If you've learned anything from this Marvel-meets-miter-saw journey, let it be this:

Not all planks are created equal. Some are born to carry you into the heights of scaffold heaven. Others are only good for shims, shelves, or impressing your mother-in-law with a rustic wine rack.

·         OSHA Plank is your no-nonsense, shield-slinging, never-let-you-down Steve Rogers. If you’re going up high, this is the board you salute.

·         Douglas Fir is your tech-savvy, versatile Tony Stark — great for framing, clever under pressure, but not quite Cap when it comes to standing under 250 pounds of "we'll see what happens."

·         Common Hardwood is like giving Thor the wrong hammer: it’s mighty, it’s gorgeous, but out of its element, it’s just an expensive paperweight with good hair.

·         SPF? Love the kid, great for baseboards and cozy walls. But send him to carry your weight 15 feet off the ground and you'll be yelling “I don’t feel so good, Mr. Foreman...” as gravity does its thing.

You wouldn’t bring Hawkeye to a Hulk fight, and you shouldn’t bring SPF to a scaffold party. That’s just how it is. And if your current “plank strategy” involves pointing at something vaguely rectangular and saying, “Yeah, that’ll do,” — it’s time for an intervention.

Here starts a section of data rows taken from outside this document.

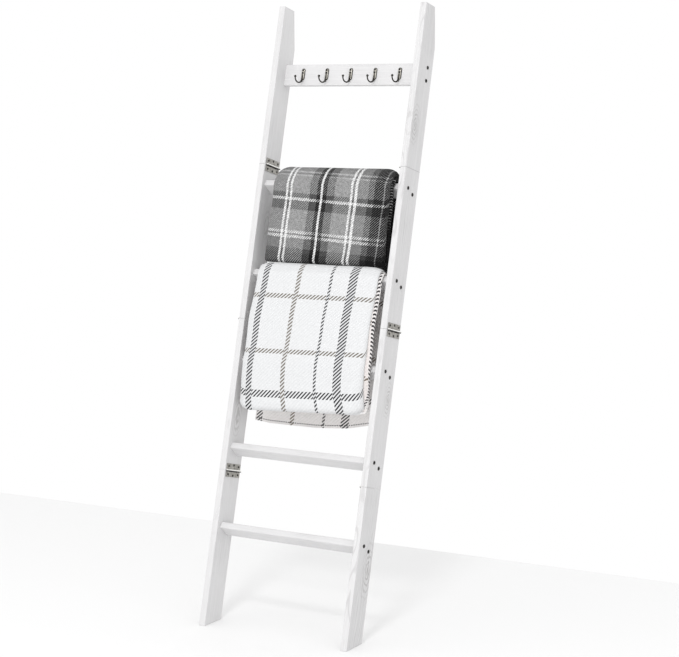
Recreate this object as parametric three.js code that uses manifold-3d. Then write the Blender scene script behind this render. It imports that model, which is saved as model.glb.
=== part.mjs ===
// Leaning blanket rack: a wooden ladder with folding rails, tilted rungs, a hook board and two
// folded blankets. Millimetres, +Z up, +Y towards the wall that the rack leans on, +X along it.
// The origin is on the floor, in the middle of the rack's footprint.
import * as THREE from 'three';
import { mergeVertices } from 'three/addons/utils/BufferGeometryUtils.js';
import Module from 'manifold-3d';

const wasm = await Module();
wasm.setup();

// ---- Driving dimensions ----
const LEAN = THREE.MathUtils.degToRad(14.4);
const LADDER_WIDTH = 495;
const RAIL = { length: 1829, depth: 82, thickness: 20, round: 2.5 };
const WALL_CUT_START = 1710;        // along the back edge, where the wall cut begins
const FOLDS = [452, 895, 1355];     // heights of the three folds along the rail
const FIT_GAP = 0.3;                // clearance between pieces that touch

const RUNG = { width: 50, thickness: 19, round: 3, centre: 39.5 };
const RUNG_TILT = THREE.MathUtils.degToRad(26);
const RUNG_HEIGHTS = [1292, 1027, 771, 515, 283];

const BOARD = { bottom: 1601, top: 1664, front: 46, thickness: 16, round: 2 };
const HOOK = { count: 5, spacing: 81.5, centre: 1634, plateWidth: 12, plateHeight: 35 };
const HOOK_WIRE = { plateThickness: 2.2, radius: 2.1, tipRadius: 3.6 };

const HINGE = { length: 70, leafHeight: 19, leafThickness: 1.6, barrel: 3.3, pin: 1.6, knuckles: 5 };
const HINGE_CENTRE = 42;            // middle of the hinge across the rail's depth
const LEAF_HOLE = { radius: 2.2, count: 3, stagger: 3 };

const SCREW = { headRadius: 4.2, headHeight: 1.6, shank: 2, length: 46, pitch: 32 };
const COUNTERBORE = { radius: 4.6, depth: 2.3, headRecess: 0.4 };

const RUNG_GAP = 1.5;               // between a blanket and the rung that it hangs on
const DARK = {
  left: -166, right: 216, thickness: 38, skew: 0.07, flare: 0.06,
  top: 1308, bottom: 1024, backBottom: 985,
};
const LIGHT = {
  left: -200, right: 214, thickness: 20, skew: 0.1, flare: 0.035,
  top: 1000, bottom: 613, backBottom: 556, foldThickness: 38, backFoldThickness: 24,
};
const [OUTER_STEPS, FOLD_STEPS] = [4, 8];

// ---- Worked out from the above ----
const INNER_FACE = LADDER_WIDTH / 2 - RAIL.thickness;
const OUTER_FACE = LADDER_WIDTH / 2;
const [SIN, COS] = [Math.sin(LEAN), Math.cos(LEAN)];
const WALL_Y = WALL_CUT_START * SIN + RAIL.depth * COS;
const FOOTPRINT_MIDDLE = WALL_Y / 2;

// ---- Materials ----
const finish = (color, roughness, metalness) =>
  new THREE.MeshStandardMaterial({ color, roughness, metalness });
const whitewash = finish(0xefeeec, 0.6, 0);
const nickel = finish(0x8f8c86, 0.35, 1);
const screwSteel = finish(0x6d6b68, 0.4, 1);
const darkWool = finish(0x5a5856, 0.95, 0);
const lightWool = finish(0xe9e6e1, 0.95, 0);

// ---- Booleans ----
function toSolid(geometry) {
  const bare = geometry.clone();
  bare.deleteAttribute('normal');
  bare.deleteAttribute('uv');
  const merged = mergeVertices(bare, 1e-4);
  return new wasm.Manifold(new wasm.Mesh({
    numProp: 3,
    vertProperties: new Float32Array(merged.attributes.position.array),
    triVerts: new Uint32Array(merged.index.array),
  }));
}

function toGeometry(solid) {
  const mesh = solid.getMesh();
  const geometry = new THREE.BufferGeometry();
  geometry.setAttribute('position', new THREE.BufferAttribute(mesh.vertProperties, 3));
  geometry.setIndex(new THREE.BufferAttribute(mesh.triVerts, 1));
  geometry.computeVertexNormals();
  return geometry;
}

const cut = (geometry, tools) =>
  toGeometry(tools.reduce((solid, tool) => solid.subtract(toSolid(tool)), toSolid(geometry)));
const join = (...geometries) =>
  toGeometry(geometries.slice(1).reduce((solid, g) => solid.add(toSolid(g)), toSolid(geometries[0])));

// ---- Shapes ----
// A rectangle with rounded corners, centred on the origin.
function roundedRectangle(width, height, radius) {
  const [x, y] = [width / 2, height / 2];
  const shape = new THREE.Shape();
  shape.moveTo(-x + radius, -y);
  shape.lineTo(x - radius, -y);
  shape.absarc(x - radius, -y + radius, radius, -Math.PI / 2, 0);
  shape.lineTo(x, y - radius);
  shape.absarc(x - radius, y - radius, radius, 0, Math.PI / 2);
  shape.lineTo(-x + radius, y);
  shape.absarc(-x + radius, y - radius, radius, Math.PI / 2, Math.PI);
  shape.lineTo(-x, -y + radius);
  shape.absarc(-x + radius, -y + radius, radius, Math.PI, 1.5 * Math.PI);
  return shape;
}

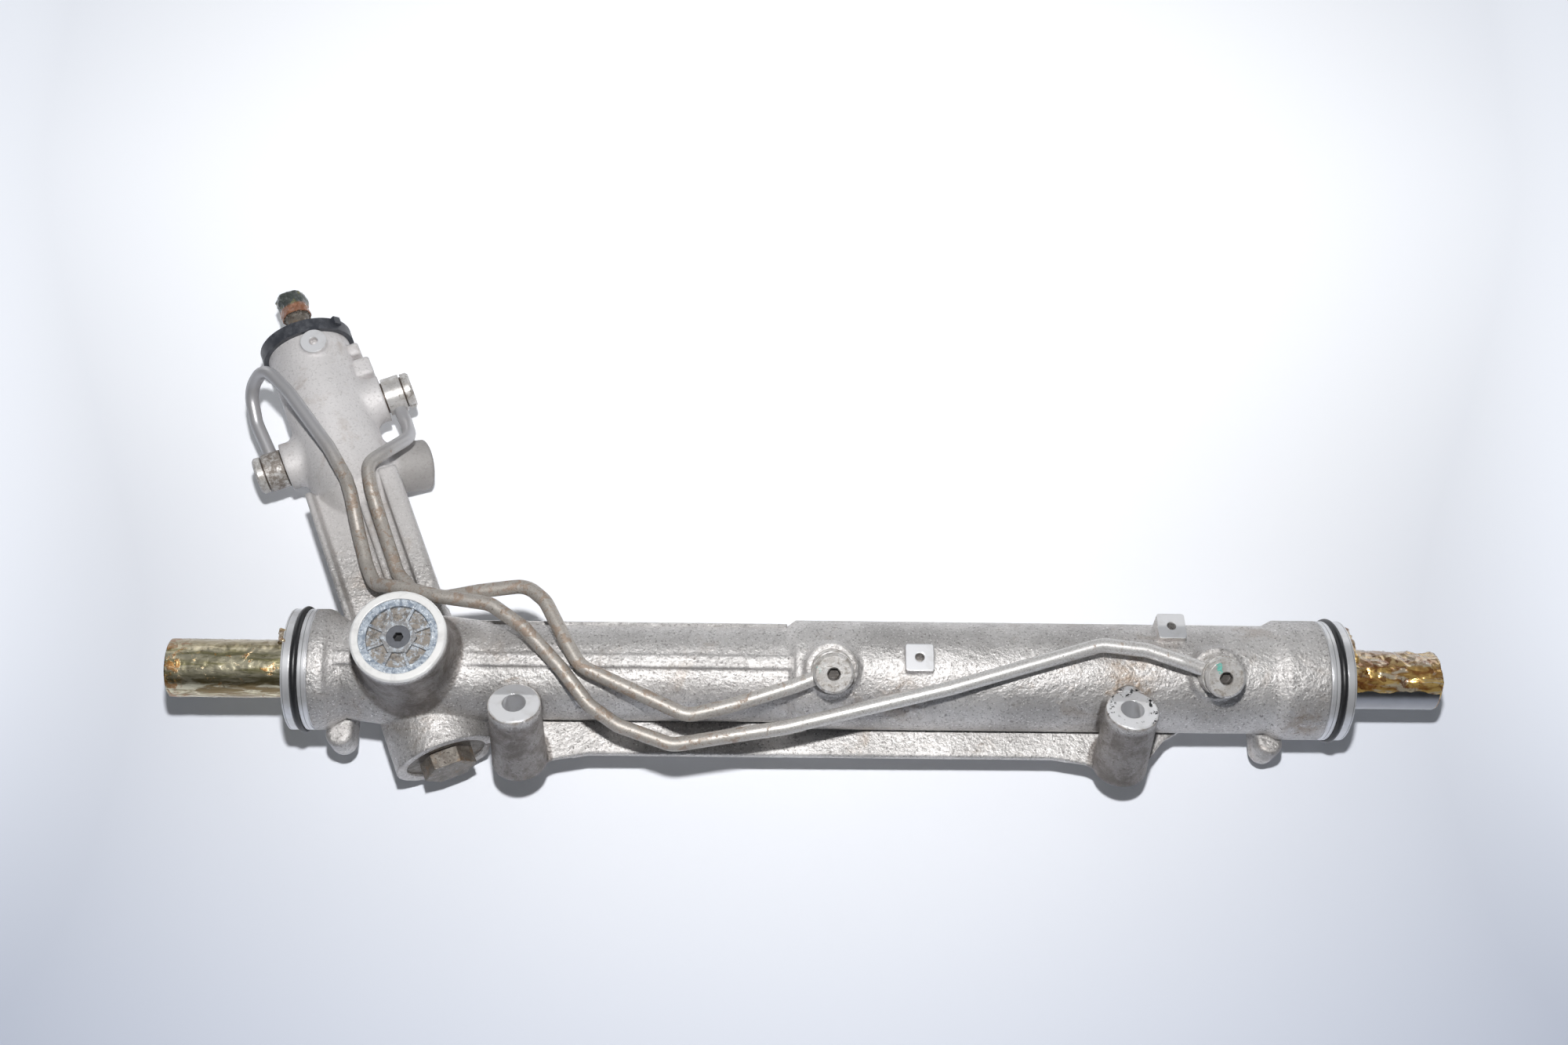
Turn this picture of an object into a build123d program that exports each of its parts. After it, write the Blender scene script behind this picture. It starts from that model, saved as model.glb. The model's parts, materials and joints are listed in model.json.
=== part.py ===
from build123d import *
import math
import os

# Hydraulic rack and pinion steering gear. Millimetres and degrees.
# The rack axis is X, with the left boot seat's outer face at the origin, and Z points out of the yoke boss.

# Rack bar
RACK_DIA = 32.0
RACK_LEFT_REACH = 68.7
RACK_RIGHT_REACH = 55.8
RACK_END_CHAMFER = 1.5
RACK_TRAVEL_LEFT = 69.0
RACK_TRAVEL_RIGHT = 81.0
TIE_ROD_HOLE_DIA = 14.0
TIE_ROD_HOLE_DEPTH = 26.0

# Pinion mesh
MODULE = 2.0
PINION_TEETH = 8
PRESSURE_ANGLE = 25.0
PINION_ADDENDUM = 1.6
RACK_ADDENDUM = 1.4
TOOTH_CLEARANCE = 0.35
BACKLASH = 0.16
PITCH_LINE_DROP = 8.9
PINION_X = 67.25
PINION_FACE_WIDTH = 34.0
TOWER_LEAN = 22.1
FLANK_STEPS = 4

# Housing along the rack axis
HOUSING_LENGTH = 592.7
TUBE_DIA = 54.0
TUBE_STEP_X = 277.0
CYLINDER_DIA = 61.6
CYLINDER_BORE_DIA = 43.0
RACK_BORE_DIA = 35.6
CAST_STEP = 5.0
TUBE_RIB_ANGLE = 24.0
TUBE_RIB_WIDTH = 4.0
TUBE_RIB_HEIGHT = 1.6
TUBE_BAND_LOW = -6.2
TUBE_BAND_HIGH = 1.6
TUBE_BAND_HEIGHT = 2.6
CAST_RADIUS = 6.0
GEAR_BODY_DIA = 62.8
GEAR_BODY_START = 24.0
GEAR_BODY_END = 116.0

# Radii where cast forms run together
YOKE_FILLET = 6.0
WEB_CORNER = 12.0
WEB_EDGE = 1.5
PORT_FILLET = 4.0
TOWER_PORT_FILLET = 6.0
LUG_FILLET = 3.0
SMALL_FILLET = 1.2

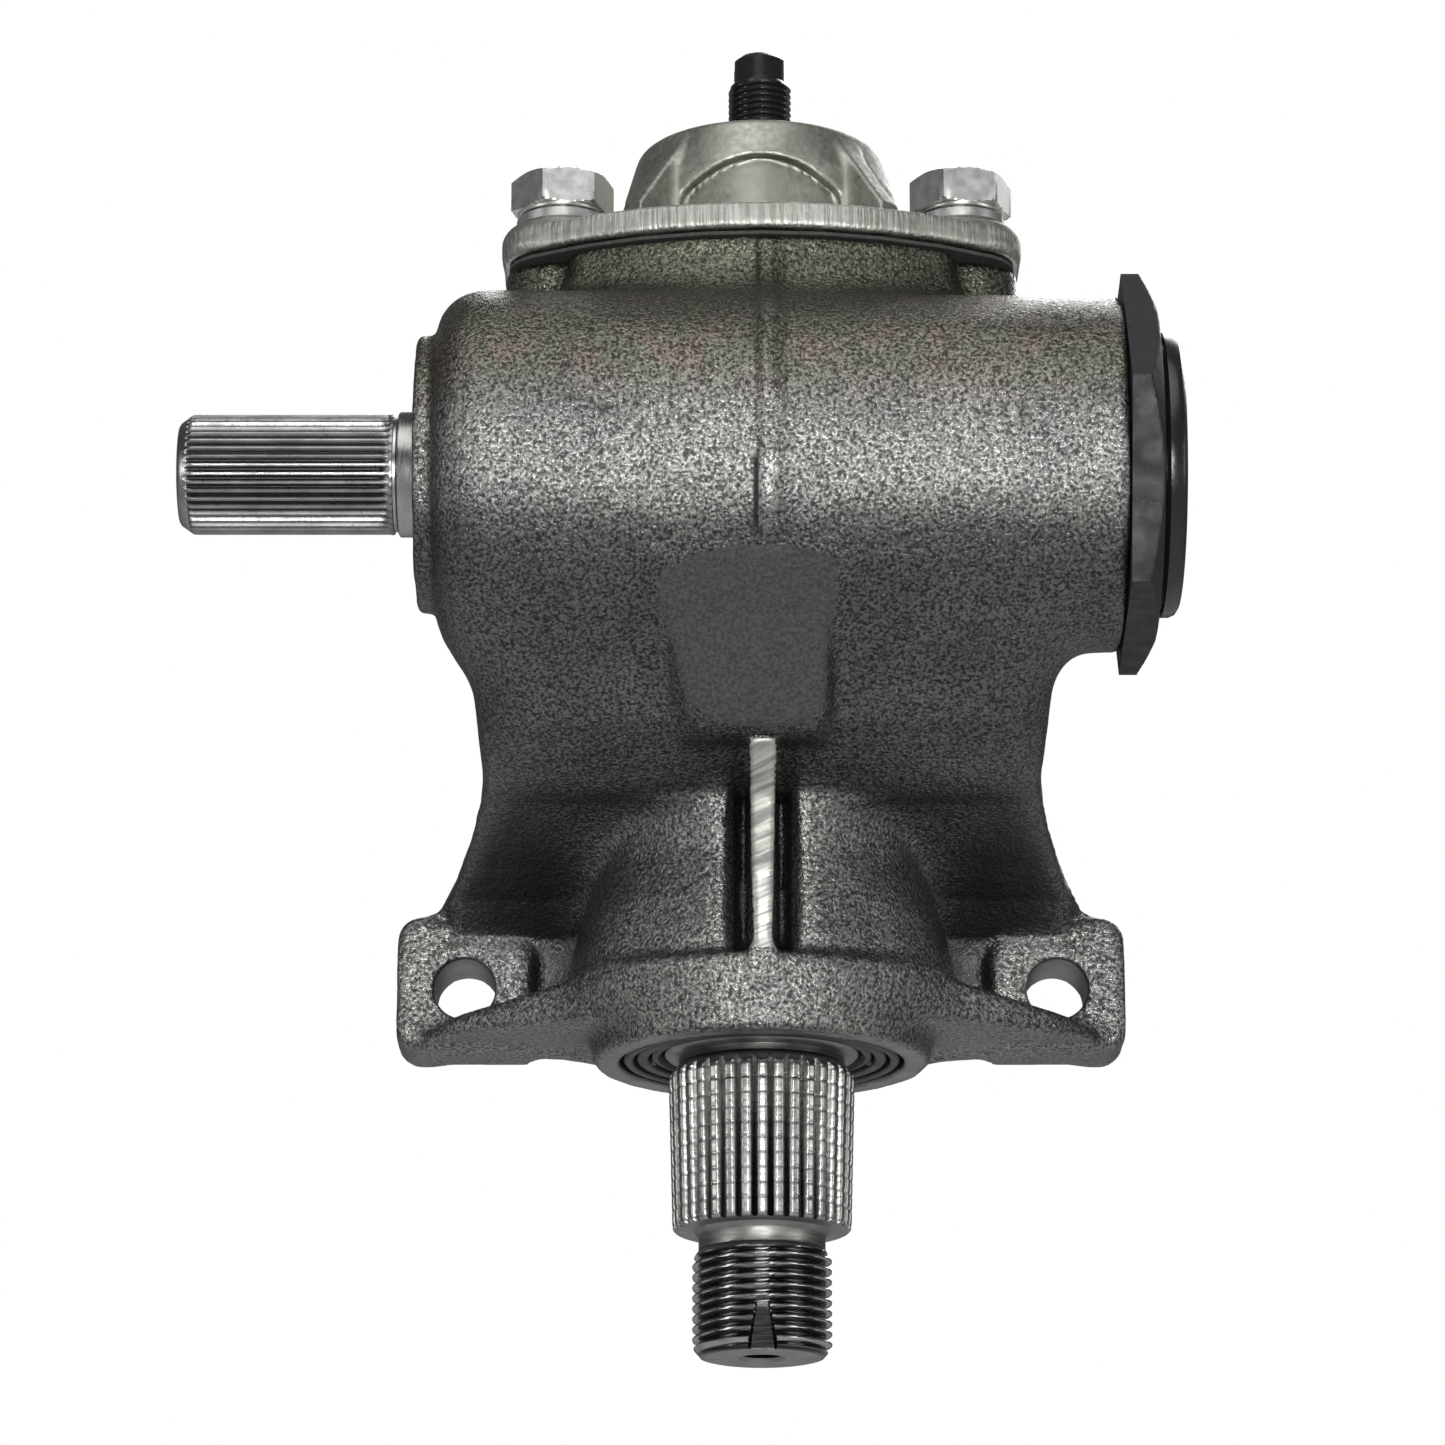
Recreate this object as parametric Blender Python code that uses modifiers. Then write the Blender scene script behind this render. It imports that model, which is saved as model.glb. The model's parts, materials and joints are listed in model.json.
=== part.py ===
"""Worm-and-roller steering gearbox: a horizontal splined input shaft turns a vertical output shaft.

Sizes are in millimetres and angles in degrees; make_object turns them into metres.
The origin lies midway between the two frame bolts, on the plane that the ears are bolted to.
+Y points into the vehicle's frame, +Z up along the output shaft, and the input shaft leaves towards -X.
"""

import math

import bmesh
import bpy
import numpy as np
from mathutils import Matrix, Vector

MM = 0.001
GAP = 0.3  # left between pieces that touch
PAST = 2.0  # how far a cutter or a joined shape runs past the face it meets

# Main axes.
SECTOR_Y = -24.0  # the output shaft stands at x = 0
WORM_Y = -65.0
WORM_Z = 62.2
TURNS_RATIO = 14.7  # input turns for one turn of the output shaft

# Housing.
BARREL_LEFT, BARREL_RIGHT = -46.0, 50.1
BARREL_RADIUS_LEFT, BARREL_RADIUS_RIGHT = 26.1, 25.1
BARREL_ROUNDING = 6.0
NOSE_RADIUS, NOSE_END = 19.6, -48.5
WORM_BORE = 20.3
SEAL_BORE, SEAL_SEAT_END = 14.4, -42.0
HOUSING_TOP = 96.2
CAVITY_BOTTOM, CAVITY_TOP = 43.4, 82.0
CAVITY_RADIUS, CAVITY_BACK = 33.5, -7.5
BOSS_BOTTOM, COLLAR_TOP = -14.0, -3.1
BOSS_RADIUS, COLLAR_RADIUS = 24.0, 26.0
SECTOR_BORE = 14.5
BEARING_SEAT, BEARING_SEAT_TOP = 17.7, 17.0
SEAL_SEAT, SEAL_SEAT_TOP = 20.6, -5.2

# Mounting ears.
EAR_HOLE_X, EAR_HOLE_RADIUS = 43.6, 4.5
EAR_END, EAR_INNER = 53.6, 33.7
EAR_TOP, EAR_BOTTOM, EAR_STEP = 11.0, -8.75, 7.3
EAR_THICKNESS, EAR_CORNER = 13.3, 4.0
WEB_BACK = -6.0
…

Let Calumet Lumber be your Professor X. Or your Nick Fury. Or that one sarcastic guy in a pickup truck who always knows where the good wood is. We’ve got over a century of experience helping builders make the right call — and yes, we stock OSHA planks that are more durable than Thor’s abs.

Don’t wait for a lumber-related disaster that ends with a slow-motion fall and your coworker yelling, “WE TOLD YOU NOT TO USE THAT!”

Choose wisely. Build smart. Plank like a hero.

And remember:

If you wouldn’t trust it to hold up Captain America’s shield, don’t trust it to hold up your butt. Plank smart. Build like a hero. And whatever you do... don’t scaffold with Groot.